26 Oct 2018 9:50 AM | Anonymous member (Administrator)

By Steve Dwyer

It’s a discovery of the most unsavory kind, one that public officials often brace for. And it’s a dilemma that urban redevelopment stakeholders in New York City’s five boroughs should eternally be vigilant about due to the breadth and depth of brownfield assets.

The unwanted discovery? Learning that you’re now dealing with a much larger portfolio of abandoned and contaminated properties—above and beyond what prevailing estimates had indicated from city survey reports.

It’s a dilemma that can hopefully be mitigated by garnering access to New York State’s Brownfield Opportunity Areas (BOA) program, set up to promote revitalization efforts and crafting strategies for redevelopment.

This subject has a nearby example as a lesson learned: In Brookhaven, N.Y. planning officials in late summer identified more than 633 potentially contaminated properties—more than double what they had anticipated—that are ripe for remediation efforts in the greater Bellport area, according to a September report in Newsday.

Most of the brownfield parcels served as the sites of warehouses and auto and manufacturing businesses, where oils, liquids and antifreeze leak into soil and groundwater along Montauk Highway in North Bellport, Hagerman and East Patchogue, planning officials said.

Initially, Brookhaven expected to survey 302 parcels of land for incidence of contamination. During a study, officials determined additional properties needed to be inspected, Brookhaven Town planner Joseph Sanzano told Newsday.

Of the 633 identified properties, 24% are in developed commercial areas, 18% are in industrial areas, 10% are in residential communities and the remaining parcels are on vacant land, planning officials said.

This area represents a large footprint: Brookhaven, the most populous of the 10 towns of Suffolk County, is the only community in the county that stretches from the North Shore to the South Shore of Long Island.

When so many undisclosed and unexpected parcels are deemed to be potentially contaminated, heavy lifting commences. When 300 parcels originally thought to be surveyed doubles in size, communities brace for a higher level of liability and a robust investigation schedule must commence—Phases 1, 2 and 3. Brookhaven officials said perceived threats to soils and groundwater could deter potential developers from investing in “this residential, socio-economically challenged community,” according to the Newsday report.

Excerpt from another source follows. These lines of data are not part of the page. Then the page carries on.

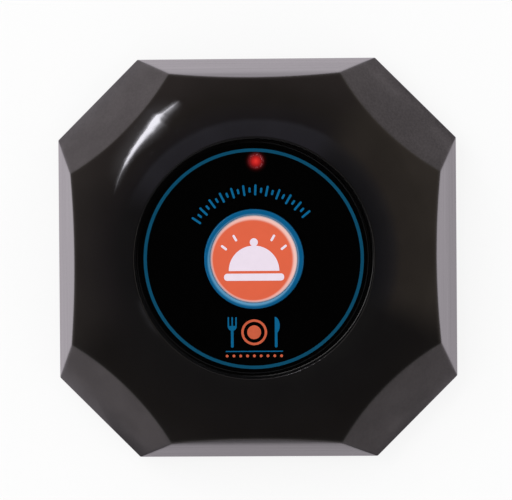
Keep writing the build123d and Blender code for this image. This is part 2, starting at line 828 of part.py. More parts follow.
# ================================================================ battery door
def battery_door():
    """Door with two hooked tabs at one end, a sprung finger at the other and a battery cradle."""
    length = door_length - 2 * door_clearance
    width = door_width - 2 * door_clearance
    door = block(length, width, door_thickness, 0, battery_y, floor_bottom)
    door = fillet(door.edges().filter_by(Axis.Z), door_corner - door_clearance)
    tab_x = -bay_length / 2 + tab_clearance + tab_wall / 2
    for side in (-1, 1):
        y = battery_y + side * tab_spread
        door += block(tab_wall, tab_width, tab_hook_bottom + tab_hook_height - door_top, tab_x, y, door_top)
        hook_x = tab_x - tab_wall / 2 - tab_reach / 2
        door += block(tab_reach, tab_width, tab_hook_height, hook_x, y, tab_hook_bottom)
    for side in (-1, 1):
        x = (battery_start + battery_end) / 2 + side * cradle_spread
        cradle = block(cradle_wall, 2 * cradle_half_width, cradle_height, x, battery_y, door_top)
        door += cradle - lying(battery_radius + cradle_gap, battery_length, battery_start)
    slot_x = length / 2 - latch_length / 2
    for side in (-1, 1):
        slot_y = battery_y + side * (latch_width + latch_slot) / 2
        door -= block(latch_length, latch_slot, door_thickness, slot_x, slot_y, floor_bottom)
    bump_x = length / 2 - bump_radius + latch_bump
    bump = Pos(bump_x, battery_y, floor_bottom + door_thickness / 2) * Rot(90, 0, 0)
    return door + bump * Cylinder(bump_radius, latch_width / 2)


pieces = {
    "top_cover": top_cover,
    "base_cover": base_cover,
    "case_seal": case_seal,
    "rubber_feet": rubber_feet,
    "case_screws": case_screws,
    "fascia_disc": fascia_disc,
    "fascia_tape": fascia_tape,
    "key_cap": key_cap,
    "key_face": key_face,
    "indicator_lens": indicator_lens,
    "status_led": status_led,
    "led_leads": led_leads,
    "led_spacer": led_spacer,
    "circuit_board": circuit_board,
    "board_screws": board_screws,
    "switch_body": switch_body,
    "switch_plate": switch_plate,
    "switch_dome": switch_dome,
    "switch_legs": switch_legs,
    "switch_actuator": switch_actuator,
    "encoder_chip": encoder_chip,
    "encoder_legs": encoder_legs,
    "resonator_can": resonator_can,
    "resonator_pins": resonator_pins,
    "transmitter_transistor": transmitter_transistor,
    "chip_resistors": chip_resistors,
    "chip_capacitors": chip_capacitors,
    "antenna_coil": antenna_coil,
    "battery_can": battery_can,
    "battery_sleeve": battery_sleeve,
    "contact_plus": lambda: contact(1),
    "contact_minus": lambda: contact(-1),
    "contact_spring": contact_spring,
    "battery_door": battery_door,
}

for name, make in pieces.items():
    export_step(make(), f"parts/{name}.step")
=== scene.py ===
"""Looks of a waiter call button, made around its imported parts.

Everything is in metres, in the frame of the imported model: +Z is up, +Y points away
from the user and the origin lies under the middle of the housing, on the table.
Finishes and the lamp's face are described in millimetres instead.
"""

import logging
import math
from abc import ABC, abstractmethod
from dataclasses import dataclass
from enum import Enum
from typing import Callable, Dict, List, Optional, Sequence, Tuple, Union

import bmesh
import bpy
from mathutils import Matrix, Vector


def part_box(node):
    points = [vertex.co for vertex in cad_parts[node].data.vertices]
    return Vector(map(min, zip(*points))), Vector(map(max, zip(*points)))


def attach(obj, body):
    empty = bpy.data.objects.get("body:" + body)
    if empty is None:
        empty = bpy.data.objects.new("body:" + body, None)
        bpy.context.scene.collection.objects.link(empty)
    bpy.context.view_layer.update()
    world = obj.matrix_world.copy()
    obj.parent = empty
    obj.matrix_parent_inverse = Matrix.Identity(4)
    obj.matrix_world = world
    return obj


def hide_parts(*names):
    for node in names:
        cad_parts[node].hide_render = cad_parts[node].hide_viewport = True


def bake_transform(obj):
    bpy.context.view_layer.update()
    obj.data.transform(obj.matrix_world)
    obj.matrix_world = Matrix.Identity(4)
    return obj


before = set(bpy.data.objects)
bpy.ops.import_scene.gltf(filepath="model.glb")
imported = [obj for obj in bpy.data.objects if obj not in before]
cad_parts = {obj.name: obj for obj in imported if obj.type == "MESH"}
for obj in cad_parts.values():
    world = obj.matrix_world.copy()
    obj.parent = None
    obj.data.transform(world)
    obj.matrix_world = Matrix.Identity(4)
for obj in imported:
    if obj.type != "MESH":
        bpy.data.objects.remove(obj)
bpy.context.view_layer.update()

LOG = logging.getLogger("call_button")
MM = 0.001

Point = Tuple[float, float]
Triple = Tuple[float, float, float]
Box = Tuple[Vector, Vector]


class Body(Enum):
    """The moving bodies that a new piece may ride on."""

    HOUSING = "housing"
    KEY = "call_key"
    STEM = "switch_stem"
    DOOR = "battery_door"


# ---------------------------------------------------------------- colours
@dataclass(frozen=True)
class Colour:
    """A colour as it looks on a screen, each part from 0 to 255."""

    red: float
    green: float
    blue: float

    @property
    def light(self) -> Tuple[float, float, float, float]:
        """The same colour in the linear light that shaders work in, with full alpha."""
        parts = [part / 255 for part in (self.red, self.green, self.blue)]
        return tuple(p / 12.92 if p <= 0.04045 else ((p + 0.055) / 1.055) ** 2.4 for p in parts) + (1.0,)

    def times(self, factor: float) -> "Colour":
        """A darker or lighter colour of the same hue."""
        return Colour(self.red * factor, self.green * factor, self.blue * factor)


WHITE = Colour(255, 255, 255)
BLACK = Colour(0, 0, 0)
Feed = Union["Signal", Colour, float, Sequence[float], None]
Feeds = Dict[Union[int, str], Feed]
Stops = Tuple[Tuple[float, Colour], ...]


def grey(level: float) -> Colour:
    """The neutral colour whose linear light has a level from 0 to 1."""
    return WHITE.times(12.92 * level if level <= 0.0031308 else 1.055 * level ** (1 / 2.4) - 0.055)


def stops(*rows: Tuple[float, float, float, float]) -> Stops:
    """A ramp's stops from rows of place, red, green and blue."""
    return tuple((place, Colour(red, green, blue)) for place, red, green, blue in rows)


# ---------------------------------------------------------------- shader building
def _operator(operation: str, swapped: bool = False) -> Callable[["Signal", Feed], "Signal"]:
    """A method that adds a Math node, with its two values swapped for a reflected operator."""

    def method(self: "Signal", other: Feed = None) -> "Signal":
        """The Math node's result."""
        first, second = (other, self) if swapped else (self, other)
        return self.kit.node("ShaderNodeMath", {"operation": operation}, {0: first, 1: second})

    return method


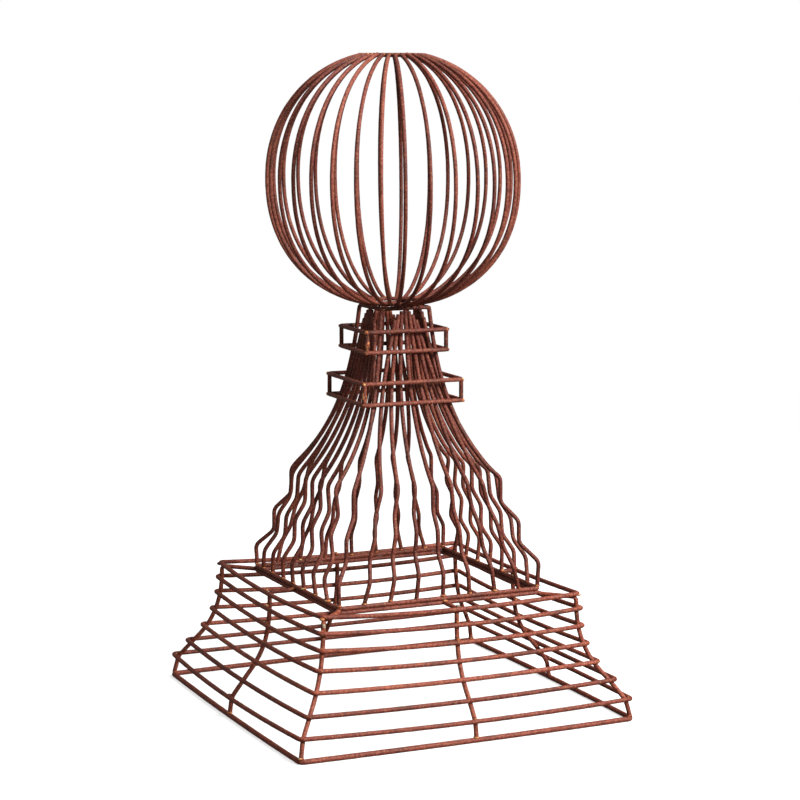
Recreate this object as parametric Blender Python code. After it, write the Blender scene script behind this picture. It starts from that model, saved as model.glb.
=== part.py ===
"""A welded wire finial: a flared plinth, a fluted spire with two collars, and a ribbed ball."""
import math

import bmesh
import bpy
from mathutils import Vector

MM = 0.001

# Wire stock
BASE_WIRE = 5.9 * MM            # thickness of the bottom hoop's wire
PLINTH_WIRE = 5.2 * MM          # thickness of the other hoops and of the posts
WIRE = 4.9 * MM                 # thickness of the spire's and the collars' wire
RIB_WIRE = 4.6 * MM             # thickness of the ball's ribs and rings
GAP = 0.3 * MM                  # clearance between wires that rest on each other
WELD_BITE = 0.8 * MM            # how far welded wires of one piece run into each other

# Plinth: each hoop's half-width, how far its sides bow out and how far they sag, from the floor up
PLINTH_HOOPS = (
    (201.0 * MM, 3.0 * MM, 0.0 * MM),
    (201.0 * MM, 6.0 * MM, 2.0 * MM),
    (188.2 * MM, 4.0 * MM, 2.3 * MM),
    (174.0 * MM, 2.0 * MM, 3.0 * MM),
    (165.5 * MM, 0.5 * MM, 3.5 * MM),
    (161.0 * MM, 0.5 * MM, 3.5 * MM),
    (159.5 * MM, 0.5 * MM, 3.0 * MM),
    (156.5 * MM, 3.0 * MM, 2.3 * MM),
)
BASE_STEP = 23.5 * MM           # height from the bottom hoop to the second
HOOP_PITCH = 19.9 * MM          # height from one hoop to the next
HOOP_CORNER = 5.0 * MM          # bend radius of the hoops' corners
POST_BEND = 5.0 * MM            # bend radius where a post turns into its arm
ARM_HEIGHT = 138.9 * MM         # height of the arms and of the spire's lower foot hoop
POST_SLIP = {"front": 4.5 * MM, "right": 0.0, "back": 5.0 * MM, "left": 0.0}   # off the middle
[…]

That’s what’s in store, but a little history of the area: The Greater Bellport Land Use Plan was adopted by Brookhaven officials in 2014, at which time officials applied for and were awarded about $300,000 in state grant money to conduct a study. Brookhaven was awarded the grant from the New York State’s Brownfield Opportunity Areas (BOA) program to promote revitalization efforts in the Bellport community. Strategies for redevelopment and the potential impacts of redevelopment were evaluated.

Since the adoption of the community-based Greater Bellport Land Use Plan four years ago, the town has implemented many recommendations, including soliciting the BOA designation, addressing chaotic auto related uses, identifying brownfields, regulating zombie homes, adopting new zoning to define the hamlet centers, and monitoring compliance with all local, state, and federal environmental regulations in the hamlets of Bellport, Hagerman and East Patchogue.

These area-wide initiatives in planning/remediation and implementation of these recommendations were shaped by the unique vision that was established for by community fathers.

The BOA designation, like other state-wide and nationwide, provide the leverage to secure additional opportunities for grant funding for planning, infrastructure and other amenities.

Community input was a key fulcrum of this effort. The town recognized the importance of community input towards transforming neighborhoods; thus, community members and stakeholders were asked to provide revitalization input through a community survey.